No alteration in the law has been required. At any time in the past 50 years, shareholders could have taken such actions. And small shareholders have always been prepared to do so. The trouble has been that directors have long been protected by powerful networks.

The first of these has comprised the big shareholding institutions such as pension funds, life assurance companies and investment management firms. The rather timid former accountants and actuaries who run such organisations, leading, as they do, lives far removed from the heat of commercial battle, have long lacked the confidence to challenge established managements.

Sensing that they themselves couldn't possibly handle large workforces, puncture the pretensions of the sales staff, kick suppliers up the backside and do all the unpleasant tasks which confront the management of large enterprises, they have tended to stay safely in their offices and merely scowl when their investments have performed poorly.

As a result of all this, investment institutions have rarely been prepared to vote in favour of resolutions hostile to management. They have almost always meekly backed the board however critical small shareholders may have been.

Against this background, I find the case of the Pru truly remarkable. Until recently, the Prudential was unassailable. It was extremely old and extremely large. Its door-to-door sales force, with the famous "man from the Pru", now disbanded, was as much part of the English scene as warm beer, cricket at the Oval and Trooping the Colour. It was the largest shareholder in British industry. Its board of directors was utterly respectable; its investment managers and actuaries beyond reproach; it was a bulwark of the City, like the Bank of England and the Lord Mayor.

All this has gone. It has been heavily fined by the regulatory authorities; it is no longer the single most powerful institution; its chairman is leaving because of his errors of judgement at Marconi. And the Pru's large shareholders – who are rather similar, being themselves insurance companies, pension funds and the like – have turned against it.

They were confronted by a scheme for the payment of directors which had many obnoxious features. It was much too generous, it was complicated and it sought to remove power from shareholders by giving board members excessive discretion to alter the details. All these characteristics, by the way, reminded me not of the great Prudential of old, but of the habits of the worst type of companies, that is, breathtaking greed, obfuscation, and secret decision making.
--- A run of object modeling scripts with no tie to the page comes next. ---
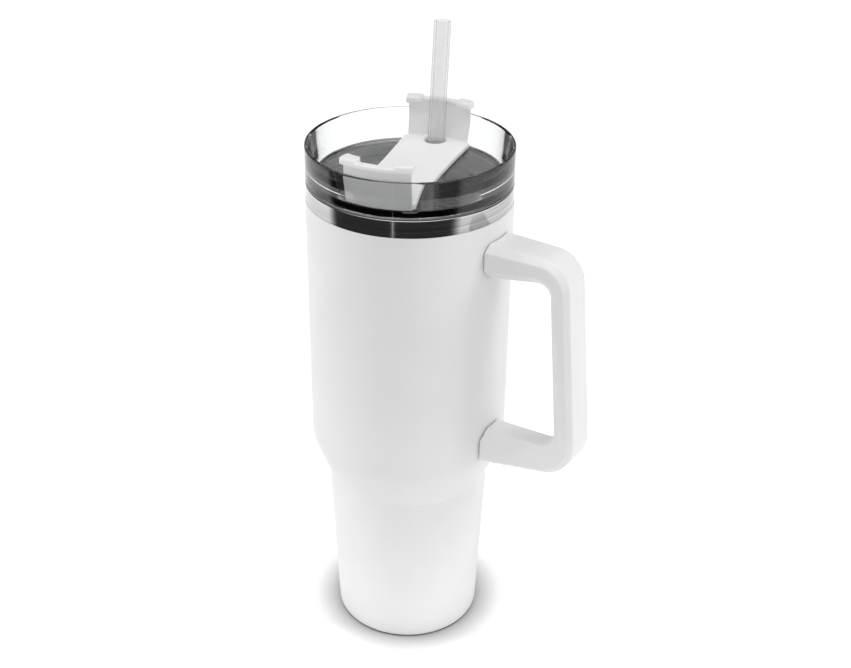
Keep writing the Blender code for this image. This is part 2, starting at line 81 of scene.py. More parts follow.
def spread_to(tree, value, low, high, start=0.3, end=0.7):
    """A number that goes from low to high as the value goes from start to end."""
    return node(tree, "ShaderNodeMapRange",
                [("Value", value), ("From Min", start), ("From Max", end), ("To Min", low),
                 ("To Max", high)]).outputs["Result"]


def between(tree, value, first, second, start=0.3, end=0.7):
    """A colour that goes from the first to the second as the value goes from start to end."""
    ramp = node(tree, "ShaderNodeValToRGB", [("Fac", value)])
    ramp.color_ramp.elements[0].position = start
    ramp.color_ramp.elements[1].position = end
    ramp.color_ramp.elements[0].color = (*first, 1)
    ramp.color_ramp.elements[1].color = (*second, 1)
    return ramp.outputs["Color"]


def finish(name, colours, roughness, fine, coarse, bump, metallic=0.0, **sockets):
    """A surface: colour varies with coarse noise, roughness and bump with fine noise."""
    made = bpy.data.materials.new(name)
    made.use_nodes = True
    tree = made.node_tree
    shader = tree.nodes["Principled BSDF"]
    grain = stretched_noise(tree, fine)
    cloud = stretched_noise(tree, coarse, 2.0)
    tree.links.new(between(tree, cloud, *colours), shader.inputs["Base Color"])
    tree.links.new(spread_to(tree, grain, *roughness), shader.inputs["Roughness"])
    relief = node(tree, "ShaderNodeBump",
                  [("Height", grain), ("Strength", bump[0]), ("Distance", bump[1])])
    tree.links.new(relief.outputs["Normal"], shader.inputs["Normal"])
    shader.inputs["Metallic"].default_value = metallic
    for key, value in sockets.items():
        shader.inputs[key.replace("_", " ")].default_value = value
    return made


def thicken(material, density):
    """Makes long ways through a clear material darker than short ones."""
    tree = material.node_tree
    inside = node(tree, "ShaderNodeVolumeAbsorption", [("Density", density)])
    inside.inputs["Color"].default_value = (0.80, 0.82, 0.82, 1)
    tree.links.new(inside.outputs["Volume"], tree.nodes["Material Output"].inputs["Volume"])


def let_lamps_through(material):
    """Light from the lamps and the surround passes straight to what is behind the material."""
    tree = material.node_tree
    path = node(tree, "ShaderNodeLightPath")
    pass_on = node(tree, "ShaderNodeBsdfTransparent")
    pass_on.inputs["Color"].default_value = (0.88, 0.88, 0.88, 1)
    both = node(tree, "ShaderNodeMixShader", [("Fac", path.outputs["Is Shadow Ray"])])
    tree.links.new(tree.nodes["Principled BSDF"].outputs["BSDF"], both.inputs[1])
    tree.links.new(pass_on.outputs["BSDF"], both.inputs[2])
    tree.links.new(both.outputs["Shader"], tree.nodes["Material Output"].inputs["Surface"])


def clear_with_painted_dark_edges(material):
    """A thin wall: see-through where it is faced, solid and with painted dark edges where it
    turns away.
    """
    tree = material.node_tree
    shader = tree.nodes["Principled BSDF"]
    turned_away = node(tree, "ShaderNodeLayerWeight", [("Blend", 0.30)]).outputs["Facing"]
    solid = spread_to(tree, turned_away, 0.20, 0.85, 0.20, 1.0)
    tree.links.new(solid, shader.inputs["Alpha"])
    # Painted shade: the colour darkens towards near black where the wall turns away.
    rim = spread_to(tree, turned_away, 0.0, 1.0, 0.30, 0.70)
    own = shader.inputs["Base Color"].links[0].from_socket
    darker = node(tree, "ShaderNodeMixRGB",
                  [("Fac", rim), ("Color1", own), ("Color2", (0.06, 0.06, 0.06, 1))])
    tree.links.new(darker.outputs["Color"], shader.inputs["Base Color"])


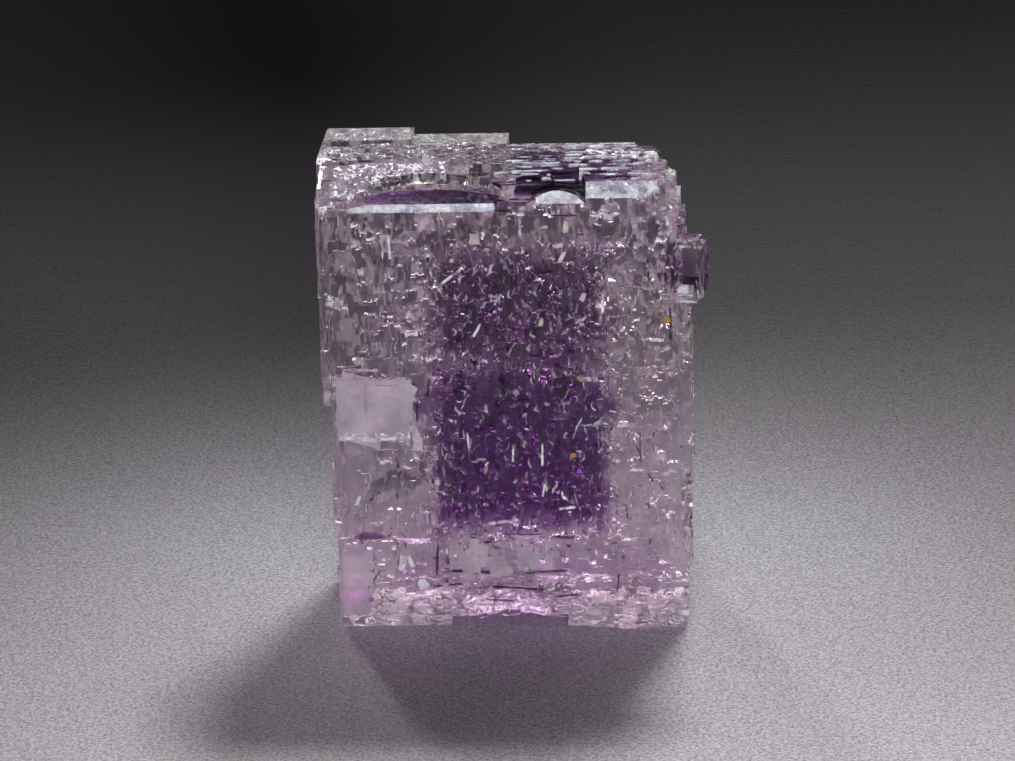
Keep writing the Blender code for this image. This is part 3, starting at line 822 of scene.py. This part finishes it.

Paradoxically, a second powerful network protecting managements has comprised the very people who are charged with supervising the executive – non-executive directors. Their failures have been manifold. Name any disaster – Marconi, BT, Railtrack – and you will find non-executive directors of unblemished character with many achievements to their name going down with the ship. Some are professional non-executive directors, with many such positions, who naturally don't wish to be known for causing trouble. Some have risen high in public life, but know nothing about business. Some are former executives who like to play the role of a kindly grandfather to the new generation. Some excessively value the income and prestige which a seat on the board of a well-know company gives them.

To all these incompetents, the fate of the former directors of the Equitable has come as a nasty shock. Being sued for failing in one's duty as a director is a nightmare whatever the eventual outcome. Of course, you are insured, but the former Equitable directors do not know whether the cover is sufficient. Meanwhile they must pay for expensive legal advice. And while the matter remains unresolved, they face the risk of humiliation and financial ruin.

That is why non-executive directors are beginning to spend much more time thoroughly checking the proposals put forward by ambitious executives. Whereas they formerly saw their posts as virtual sinecures, their duties being to attend one or two meetings a month for perhaps 10 months in the year, now they realise that the punishment for misjudgement could be severe.

Thus the rusty machinery of shareholder democracy at last cranks into action. Non-executive directors finally realise that their primary duty is owed to all shareholders rather than to their boardroom pals. And the big shareholders reluctantly accept that they must occasionally give a lead rather than supinely follow management in all it does. In British business that is a revolution.